How long should I cook a long bone ribeye?
Using the reverse sear method: approximately 45–60 minutes in a 225°F oven to reach an internal temperature of 110–115°F, followed by a 1–2 minute sear per side on high heat. Total active and passive time runs 60–90 minutes. Rest the steak for at least 10 minutes after the final sear before cutting.
Why is the long bone ribeye so expensive?
Three factors drive the price. First, the cut comes from a premium section of the animal with high natural marbling. Second, it’s a large cut — typically 2–3 lbs. Third, a significant portion of the retail price reflects the butchering labor and the dramatic presentation the long bone provides. You are partly paying for a visual experience.
Can you buy a long bone ribeye at a regular grocery store?
Some larger grocery chains carry cowboy-cut bone-in ribeyes regularly, but the full long-bone tomahawk with 10–12 inches of exposed rib is more reliably found at specialty butcher shops, upscale supermarkets, and online retailers like Snake River Farms or Allen Brothers. Availability has improved significantly in the past five years.
What is the rib bone in a long bone ribeye made of?
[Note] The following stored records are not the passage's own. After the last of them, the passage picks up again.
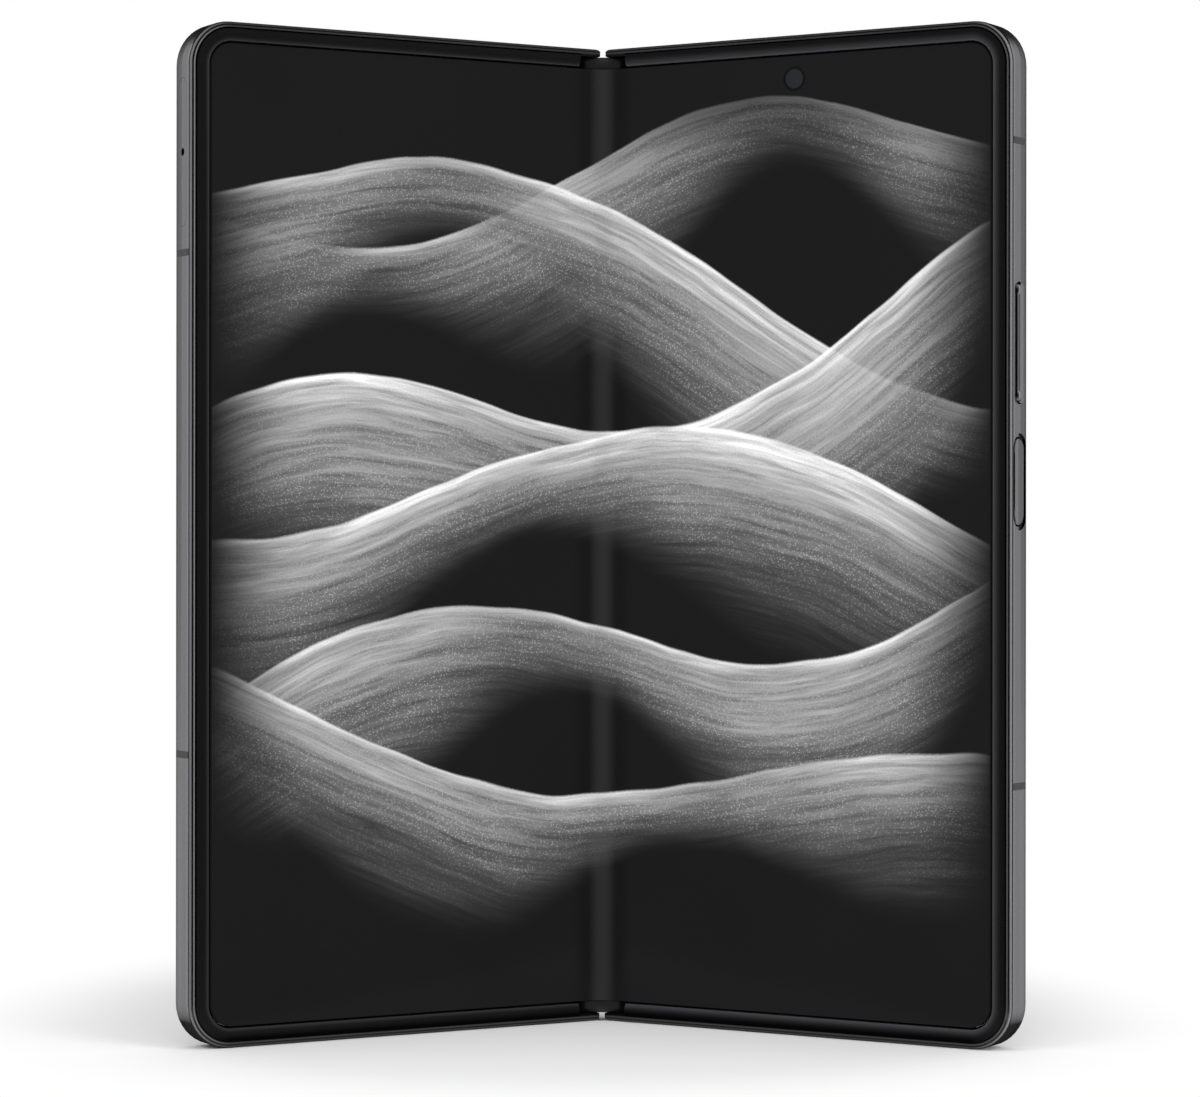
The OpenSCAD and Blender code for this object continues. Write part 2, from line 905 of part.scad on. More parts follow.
module right_battery() {
    color(c_dark)
        right_place()
            box(inner_x, half_w - 5, floor_y, glass_y - 0.4, battery_z, phone_h - right_deck);
}
module charging_coil() {
    cr = min(20, (half_w - coil_room) / 2);
    color([0.6, 0.36, 0.2])
        right_place()
            difference() {
                rod_y(half_w / 2 + 3.5, mid_z - 8, cr, glass_y - 0.4, glass_y - 0.05);
                rod_y(half_w / 2 + 3.5, mid_z - 8, 10, 0, body_t);
            }
}
module sub_board() {
    color(c_board)
        right_place()
            difference() {
                box(inner_x, half_w - 6, floor_y, floor_y + 0.6, 5.5, battery_z - 2);
                box(usb_x - 4.7, usb_x + 4.7, 0, body_t, 0, 9.5);
            }
}
module speaker() {
    color(c_dark)
        right_place()
            box(inner_x, usb_x - 6, floor_y + 0.6, glass_y - 0.4, 5.5, 15);
}
module usb_socket() {
    color(c_polish)
        right_place()
            translate([usb_x, side_y, 0.35]) {
                difference() {
                    linear_extrude(8.2)
                        usb_outline(8.94, 3.16);
                    translate([0, 0, -1])
                        linear_extrude(8.4)
                            usb_outline(8.34, 2.56);
                }
                translate([-3.35, -0.35, 1])
                    cube([6.7, 0.7, 6.6]);
            }
}
module inner_camera() {
    color(c_black)
        right_place() {
            rod_y(inner_cam_x, inner_cam_z, 1.9, back_y, floor_y + 1);
            rod_y(inner_cam_x, inner_cam_z, 2.6, floor_y, glass_y - 1);
        }
}
module key(y, z, w, l, out) {
    translate([half_w - 1.2, y, z])
        rotate([90, 0, 90])
            pill(w, l, 1.2 + out, key_edge);
    side(half_w - wall_t - 0.3, half_w - 1)
        stadium(stem_y, z, stem_w, l - 2);
    side(half_w - wall_t - 0.75, half_w - wall_t - 0.03)
        stadium(stem_y, z, stem_w + 0.7, l - 1);
}
module volume_key() {
    color(c_metal)
        right_place()
            key(volume_y, volume_z, volume_w, volume_l, 0.5);
}
module power_key() {
    color(c_metal)
        right_place()
            key(power_y, power_z, power_w, power_l, -0.1);
}
module key_switches() {
    color(c_dark)
        right_place() {
            box(half_w - wall_t - 2.2, half_w - wall_t - 1.2, floor_y, side_y + 1.2, power_z - 8,
                volume_z + 11);
            for (z = [power_z, volume_z - 6, volume_z + 6])
                box(half_w - wall_t - 1.25, half_w - wall_t - 1.02, side_y - 0.8, side_y + 0.8, z - 1.3, z + 1.3);
        }
}

spine_cover();
hinge_end_caps();
hinge_brackets();
hinge_beam();
display_fold();
left_main_gear();
left_idler_gear();
right_idler_gear();
right_main_gear();
left_rotators();
right_rotators();
left_hinge_screws();
right_hinge_screws();
left_frame();
right_frame();
left_antenna_bands();
right_antenna_bands();
left_trim();
right_trim();
left_display();
right_display();
left_support_plate();
right_support_plate();
cover_glass();
cover_panel();
cover_camera();
earpiece();
left_board();
left_battery();
vibration_motor();
card_tray();
rear_glass();
camera_plate();
lens_rings();
lens_glass();
camera_modules();
flash_lens();
main_board();
shield_can();
right_battery();
charging_coil();
sub_board();
speaker();
usb_socket();
inner_camera();
volume_key();
power_key();
key_switches();
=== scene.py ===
"""Foldable phone, half open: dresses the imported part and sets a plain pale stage."""
import json
import math

import bpy
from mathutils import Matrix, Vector


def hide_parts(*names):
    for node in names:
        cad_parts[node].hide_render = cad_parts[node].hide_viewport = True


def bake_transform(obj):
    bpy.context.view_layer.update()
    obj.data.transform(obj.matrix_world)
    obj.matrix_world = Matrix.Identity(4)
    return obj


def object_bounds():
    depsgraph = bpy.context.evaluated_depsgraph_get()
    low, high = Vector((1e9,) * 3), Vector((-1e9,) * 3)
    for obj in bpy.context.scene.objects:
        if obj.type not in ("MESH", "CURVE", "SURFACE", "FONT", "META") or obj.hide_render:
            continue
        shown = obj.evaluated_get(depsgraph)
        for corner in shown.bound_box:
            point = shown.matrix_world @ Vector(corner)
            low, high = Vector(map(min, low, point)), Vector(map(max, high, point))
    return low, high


bl_info = {
    "name": "Folding phone",
    "version": (1, 0, 0),
    "blender": (4, 5, 0),
    "location": "3D View > Sidebar > Phone",
    "description": "Screen, metal, glass and trim finishes for a half-open folding phone, with a pale studio stage",
    "category": "Object",
}

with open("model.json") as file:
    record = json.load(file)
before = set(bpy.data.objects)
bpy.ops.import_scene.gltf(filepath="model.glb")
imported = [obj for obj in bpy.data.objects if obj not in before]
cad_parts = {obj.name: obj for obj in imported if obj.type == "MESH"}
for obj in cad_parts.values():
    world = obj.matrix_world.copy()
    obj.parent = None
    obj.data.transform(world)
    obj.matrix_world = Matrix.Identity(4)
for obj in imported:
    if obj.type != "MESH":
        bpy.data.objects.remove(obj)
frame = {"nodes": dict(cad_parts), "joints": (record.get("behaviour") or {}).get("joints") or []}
CAD_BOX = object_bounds()
NODES = frame["nodes"]

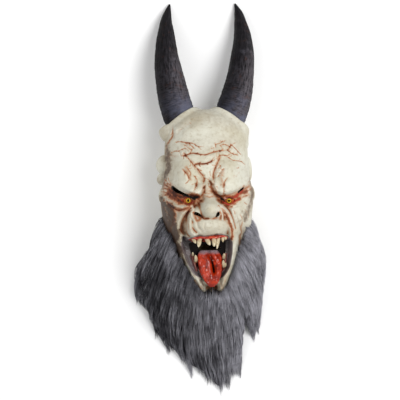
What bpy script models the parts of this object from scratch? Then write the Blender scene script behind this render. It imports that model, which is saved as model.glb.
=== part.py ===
"""Over-the-head latex horned mask, stored lying on its back.

Face up (+Z), horns to +Y, beard to -Y. The origin is on the flat spot at the back of the head.
All sizes below are in millimetres.
"""

import math

import bpy
import bmesh
import numpy as np
from mathutils import Vector
from mathutils.bvhtree import BVHTree

MM = 0.001

WALL = 3.5                  # thickness of the latex
GAP = 0.5                   # clearance between a glued-on piece and the latex
BEARD_GAP = 1.2             # the pelt's backing is looser
NECK_CLEARANCE = 4.0        # kept free of the pelt in front of the neck rim
HEAD_AXIS_HEIGHT = 110.0    # height of the head's long axis; the back is flat where it would go lower
SECTION_POWER = 2.2         # 2 is an ellipse, larger is squarer
HORN_BASE_RADIUS = 36.0
COLLAR_RISE = 8.0
COLLAR_WIDTH = 7.0
EYE_RADIUS = 13.0
MOUTH_EDGE_WIDTH = 5.0      # how far the mouth's wall slopes, in plan
INNER_REACH = 7.5           # how far beside a hollow of the face the inside stays clear of it

# One row per ring of the head, crown to neck rim:
# y at the front, y at the back, half width, depth in front of the axis, depth behind it
HEAD_PROFILE = np.array([
    (200, 200, 0, 0, 0),
    (196, 196, 28, 24, 26),
    (188, 188, 48, 44, 46),
    (176, 176, 64, 62, 64),
    (155, 155, 82, 80, 82),
    (125, 125, 90, 92, 96),
    (90, 90, 92, 98, 105),
    (50, 50, 95, 101, 112),
    (10, 10, 102, 102, 116),
    (-30, -30, 99, 100, 115),
    (-70, -68, 94, 96, 106),
    (-110, -96, 84, 87, 95),
    (-150, -118, 76, 70, 86),
    (-190, -140, 70, 46, 79),
    (-222, -158, 68, 30, 75),
], dtype=float)

# Where the rings and columns of facets run: front y of each ring, front x of each column
RING_Y = (
    197, 191, 183, 173, 161, 148, 134, 121, 109, 98, 88, 78, 69, 60, 52, 44, 37, 30, 24, 18,
    12, 6, 0, -6, -12, -18, -24, -30, -36, -42, -48, -54, -61, -68, -74, -79, -85, -92, -100,
    -109, -119, -129, -140, -151, -162, -173, -183, -192, -201, -211, -222,
)
COLUMN_X = (6, 12, 18, 24, 30, 36, 42, 48, 54, 60, 67, 75, 83)
SIDE_COLUMNS = 15
INNER_STEP = 2              # the inside has every second ring and every second column

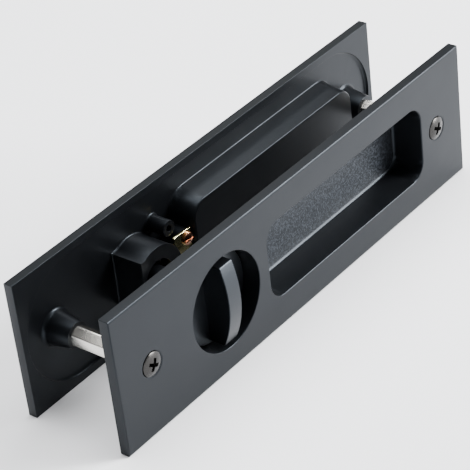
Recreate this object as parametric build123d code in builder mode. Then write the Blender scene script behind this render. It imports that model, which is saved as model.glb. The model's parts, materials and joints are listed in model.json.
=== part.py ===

It is a true rib bone — specifically one of the cow’s thoracic ribs, running from the spine outward. In the tomahawk cut, this bone is left at its full length and “frenched,” meaning the meat and connective tissue are cleaned off to expose the bone cleanly. The bone itself is not edible but can be used for stock after cooking.
Final Thoughts
The long bone in ribeye is not a gimmick — but it is also not magic. It is one of the best cuts of beef you can buy, presented in its most dramatic form. The flavor comes from the ribeye muscle itself: its exceptional marbling, the spinalis cap, and the natural tenderness of meat from the rib primal. The long bone adds presentation, a marginal flavor contribution from the marrow, and a genuinely useful handle for cooking and serving. What it does not add is a fundamental change to how the steak tastes compared to a standard bone-in or boneless ribeye from the same animal.